Te entiendo, domine; no es barrio para gente decente. Ves en paz y que Júpiter guíe tu camino; es un gran honor haberte conocido en persona, Atia Balba; aquellos que dicen que vuestros cabellos son como los rizos de Apolo, mienten. Ya quisiera el dios tener un cabello tan hermoso como el vuestro. Nada tenéis que envidiar a Aurelia Cotta[46] en sus tiempos mozos. Tendrás noticias mías – le dijo la anciana, besándola fraternalmente en la mejilla –

Salvia nos acompañó hasta la puerta, la cual se abrió con su personal crujido de bisagras.
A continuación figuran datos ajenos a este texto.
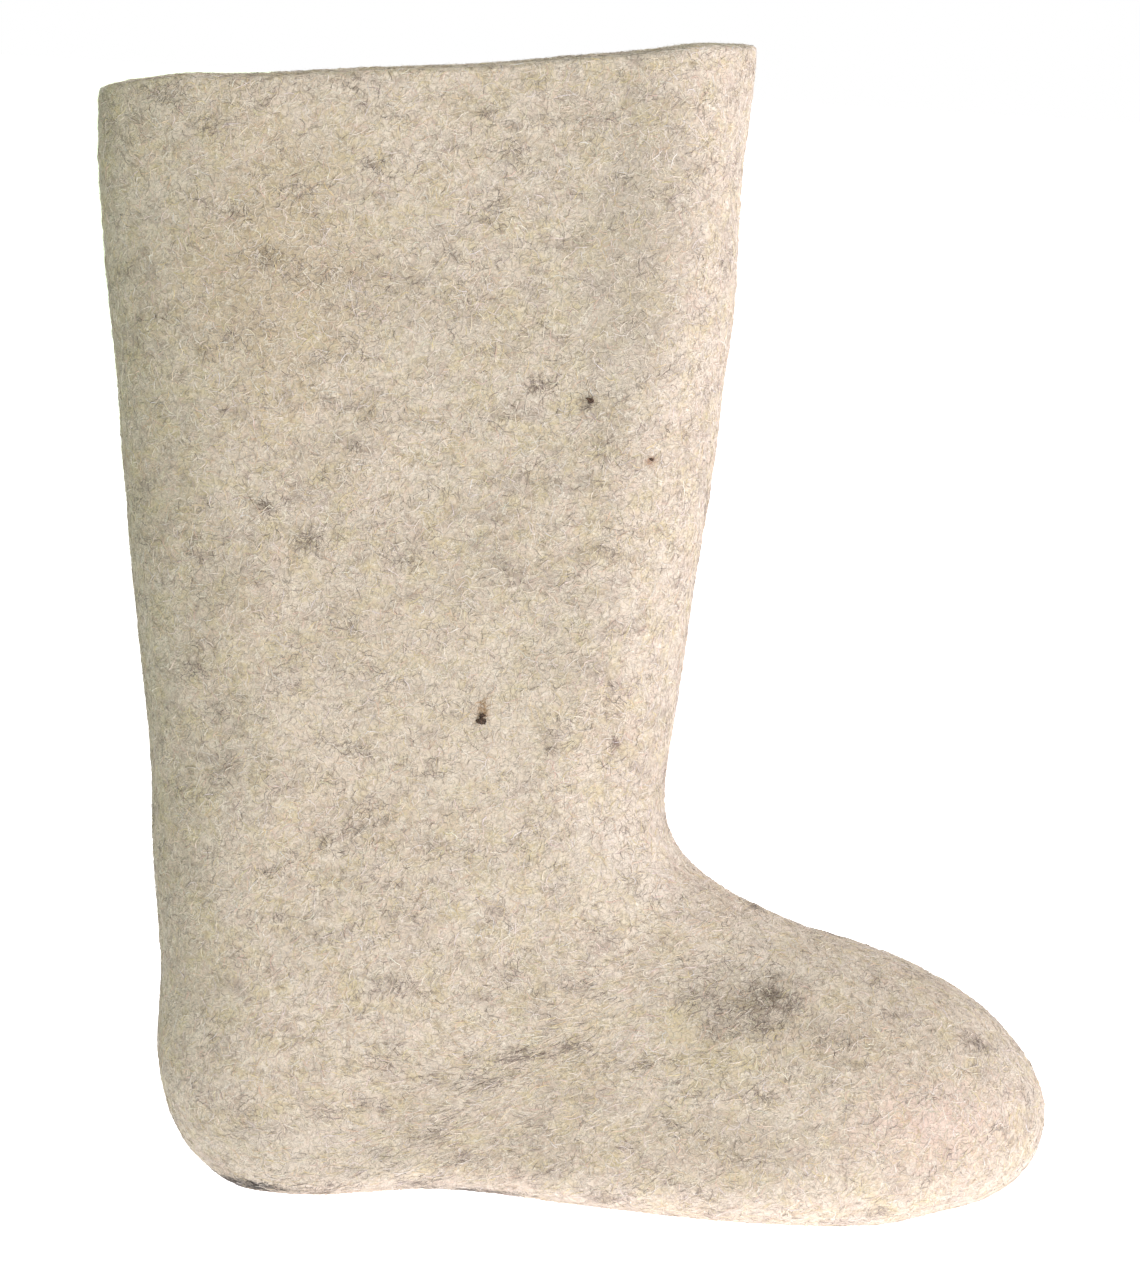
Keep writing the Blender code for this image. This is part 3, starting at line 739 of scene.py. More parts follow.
@dataclass
class Insole:
    """The loose insole: the cavity's outlines at a few heights, drawn in by the gap and joined to a sheet."""

    form: BootForm
    rings: int = 220
    segments: int = 90
    levels: int = 6
    edge_round: float = 0.0012
    least_lift: float = 0.0001

    def __post_init__(self) -> None:
        """Works out the cavity's rings and its floor line, run on straight past heel seat and toe bend."""
        form, toe_x = self.form, self.form.sizes.toe_x
        path = np.linspace(form.knot("ankle"), form.knot(CAVITY_END), self.rings)
        self.cavity = form.rings(path, np.ones_like(path))
        kept = (path >= form.knot(INSOLE_FROM)) & (path <= form.knot(INSOLE_TO))
        x, z = self.cavity[kept, 0, 0], self.cavity[kept, 0, 2]
        slope = (z[-1] - z[-2]) / (x[-1] - x[-2])
        self.line_x = np.concatenate([[-form.sizes.foot_length], x, [toe_x]])
        self.line_z = np.concatenate([z[:1], z, [z[-1] + slope * (toe_x - x[-1])]])

    def floor(self, x: np.ndarray) -> np.ndarray:
        """The height of the cavity's floor at each X."""
        return np.interp(x, self.line_x, self.line_z)

    def outline(self, lift: float) -> np.ndarray:
        """Half of the cavity's outline at a height above its floor, where the rings cross that level.

        Args:
            lift: The height above the floor line.

        Returns:
            X and half-width, from the heel end to the toe end.
        """
        half = self.form.half_segments + 1
        sides = self.cavity[:, :half]
        over = sides[..., 2] - self.floor(sides[..., 0]) - lift
        open_rings = np.flatnonzero(over[:, 0] <= 0)
        high = np.argmax(over[open_rings] > 0, axis=1)
        upper, lower = sides[open_rings, high], sides[open_rings, high - 1]
        above, below = over[open_rings, high], over[open_rings, high - 1]
        across = mix(lower, upper, (below / (below - above))[:, None])
        ends = []
        for inside, outside in ((open_rings[0], open_rings[0] - 1), (open_rings[-1], open_rings[-1] + 1)):
            share = over[inside, 0] / (over[inside, 0] - over[outside, 0])
            ends.append(mix(sides[inside, 0], sides[outside, 0], share))
        return np.array([ends[0], *across, ends[1]])[:, :2] * [1, -1]

    def loop(self, lift: float, gap: float) -> np.ndarray:
        """A whole outline of the sheet, evenly spaced and moved in square to itself.

        Args:
            lift: Its height above the cavity's floor line.
            gap: How far it is moved in.

        Returns:
            Points round the outline, from the heel by the far side to the toe and back.
        """
        outline = self.outline(lift + self.least_lift)
        steps = np.append(0.0, np.cumsum(np.hypot(*np.diff(outline, axis=0).T)))
        even = np.linspace(0, steps[-1], self.segments + 1)
        outline = np.column_stack([np.interp(even, steps, side) for side in outline.T])
        run = np.gradient(outline, axis=0)
        run[0], run[-1] = (0.0, 1.0), (0.0, -1.0)
        run /= np.hypot(*run.T)[:, None]
        half = outline + gap * np.column_stack([run[:, 1], -run[:, 0]])
        half[[0, -1], 1] = 0.0
        whole = np.concatenate([half, (half * [1, -1])[-2:0:-1]])
        return np.column_stack([whole, self.floor(whole[:, 0]) + lift + self.form.sizes.fit_gap])

    def build(self, material: bpy.types.Material) -> bpy.types.Object:
        """Joins the outlines round the edge, and closes the sheet with strips across its two faces.

        Args:
            material: The insole's felt.

        Returns:
            The piece that stands for the CAD node.
        """
        sizes = self.form.sizes
        angle = np.linspace(0, np.pi / 2, self.levels)
        side_lifts = (sizes.insole_thickness - self.edge_round) * np.linspace(0, 1, self.levels)[:-1]
        edge_lifts = sizes.insole_thickness - self.edge_round * (1 - np.sin(angle))
        lifts = np.concatenate([side_lifts, edge_lifts])
        edge_gaps = self.edge_round * (1 - np.cos(angle))
        gaps = np.concatenate([np.zeros(len(side_lifts)), edge_gaps]) + sizes.fit_gap
        loops = np.array([self.loop(lift, gap) for lift, gap in zip(lifts, gaps)])
        around = loops.shape[1]
        level, point = np.meshgrid(np.arange(len(lifts) - 1), np.arange(around), indexing="ij")
        after = (point + 1) % around
        low, high = level * around, (level + 1) * around
        edge = np.stack([low + after, low + point, high + point, high + after], axis=-1).reshape(-1, 4)
        inner = np.arange(1, self.segments - 1)
        strips = np.stack([inner, inner + 1, around - inner - 1, around - inner], axis=-1)
        ends = np.array([[0, 1, around - 1], [self.segments - 1, self.segments, self.segments + 1]])
        top = (len(lifts) - 1) * around
        faces = [edge, strips, strips[:, ::-1] + top, ends, ends[:, ::-1] + top]
        piece = make_piece("insole_surface", loops.reshape(-1, 3), faces, material)
        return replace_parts(piece, "felt_insole")


class HairColour(NamedTuple):
    """A colour of wool and its share among the hairs of one kind."""

    colour: Colour
    share: float


@dataclass(frozen=True)
class HairKind:
    """One kind of wool hair: how many, their sizes in metres, their colours and how much they gather."""

    name: str
    seed: int
    count: int
    length: Span
    width: Span
    lift: Span
    rise: Span
    curl: float
    colours: tuple[HairColour, ...]
    tint_spread: float
    gather: float = 0.0
    steps: int = 3
    fine: bool = False


PALE_HAIRS = HairKind(
    name="pale_hairs",
    seed=21,
    count=23000,
    length=(0.0025, 0.0065),
    width=(0.00016, 0.00029),
    lift=(0.00008, 0.00035),
    rise=(0.0, 0.00035),
    curl=300.0,
    colours=(HairColour((0.83, 0.735, 0.63), 0.6), HairColour((0.90, 0.82, 0.735), 0.4)),
    tint_spread=0.07,
    gather=-0.2,
)

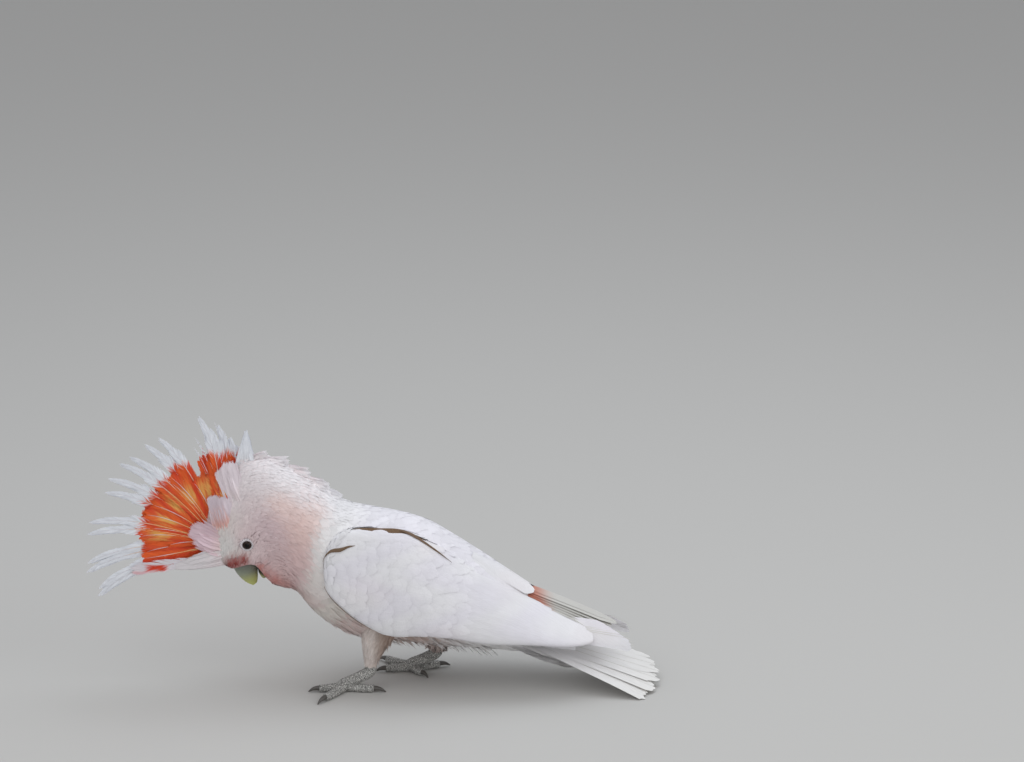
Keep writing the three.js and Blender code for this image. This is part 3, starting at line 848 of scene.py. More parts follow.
def nape(u, v):
    """1 along the back of the neck, where the feathers stand up, and 0 elsewhere."""
    return ramp(u, 0.23, 0.31) * (1 - ramp(u, 0.42, 0.5)) * ramp(np.cos(v), 0.5, 0.95)


def flat(value):
    """The same value at every u and v."""
    return lambda u, v: value + 0 * u


def even(*steps):
    """A spacing along and across that is the same everywhere."""
    return lambda u: tuple(step + 0 * u for step in steps)


NAPE_CLUMPS = [0.275, 0.312, 0.352, 0.395, 0.435, 0.468]  # where feathers stand up in clumps, as u along the body
CLUMP_REACH = 0.011


def nape_spikes():
    """Spiky white feathers that stand in clumps along the back of the neck: flat vanes, and upright ones beside
    them."""
    u, v = staggered_roots(body, (0.215, 0.5), (-0.55, 0.55), even(3.2, 2.4), jitter=0.5)
    clump = np.exp(-(np.abs(u[:, None] - NAPE_CLUMPS).min(axis=1) / CLUMP_REACH) ** 2)
    tall = clump * rng.uniform(0.6, 1, len(u)) * (1 - ramp(np.abs(v), 0.08, 0.26)) * (1 - 0.5 * ramp(u, 0.42, 0.48))
    grid, s, c = lay_feathers(body, u, v, 7 + 4 * tall, 2.4 + 1.2 * tall, depth=0.3, lift=0.3 + 3 * tall, rows=6,
                              columns=5, ragged=0.5, root_width=0.9, power=1.3, round_tip=0.7)
    # painted light: the flat spikes 5 % brighter than the plumage's own white
    yield grid, s, c, feather_tint(body(u, v), s, 1.0 + 0 * u, 0) * 1.05, u, v
    u, v, tall = u[tall > 0.15], v[tall > 0.15], tall[tall > 0.15]
    speed = np.linalg.norm(slopes(body, u, v)[0], axis=-1)
    ends = [lifted(body, u + share * (9 + 3 * tall) / speed, v + share * rng.normal(0, 0.06, len(u)), height)
            for share, height in ((0, 0 * tall - 1.6), (0.45, 0.8 + 1.4 * tall), (1, 0.8 + 7.0 * tall))]
    level = points(0 * u, 1.0, rng.normal(0, 0.12, len(u)))
    grid, s, c = plumes(*ends, unit(np.cross(ends[2] - ends[0], level)), 4.0 + 1.2 * tall, rows=7,
                        columns=5, round_tip=0.85, ragged=0.15, root_width=1.0, camber=0)
    # painted light: the upright spikes 8 % brighter than white, standing in for light through the thin vanes
    yield grid, s, c, feather_tint(body(u, v), s, 1.0 + 0 * u, 0) * 1.08, u, v


def flank_fluff():
    """Loose feathers that hang below the belly and the flanks."""
    u, v = staggered_roots(body, (0.55, 0.83), (math.pi - 1.2, math.pi + 1.2), even(6.5, 3.6))
    count = len(u)
    grid, s, c = lay_feathers(
        body, u, v, rng.uniform(11, 18, count), rng.uniform(2.6, 4.4, count), depth=0.4,
        lift=rng.uniform(0.2, 1.0, count) ** 1.5 * (4 + 6 * ramp(u, 0.62, 0.72)), rows=6, columns=5, ragged=0.6,
        root_width=0.7)
    return grid, s, c, feather_tint(body(u, v), s, 0.3 + 0.6 * ramp(u, 0.68, 0.76), 0), u, v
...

Una vez fuera de nuevo, en la realidad de la inhóspita calle, notamos el frescor de las tardes de finales de invierno unido a un húmedo viento marino que aumentaba con sus rachas la sensación de ambiente desapacible. Deshicimos nuestro camino matutino bajando por la Via Tiburtina hasta el cruce de Carina(328), frente a Subura. Si es un lugar peligroso de día, ni pensar en como lo es al anochecer, ya cerca del crepúsculo, cuando los gandules y rufianes de las cuatro esquinas de la ciudad se juntan en las tabernas apestosas del polémico barrio bebiendo cantidades indecentes de mosto avinagrado entre grescas, gritos y peleas. Más de un político infame recurría a los servicios de aquellas gentes para desestabilizar el mandato de algún rival, creando los disturbios e inseguridad ciudadana suficientes para provocar la dimisión del ínclito magistrado en cuestión.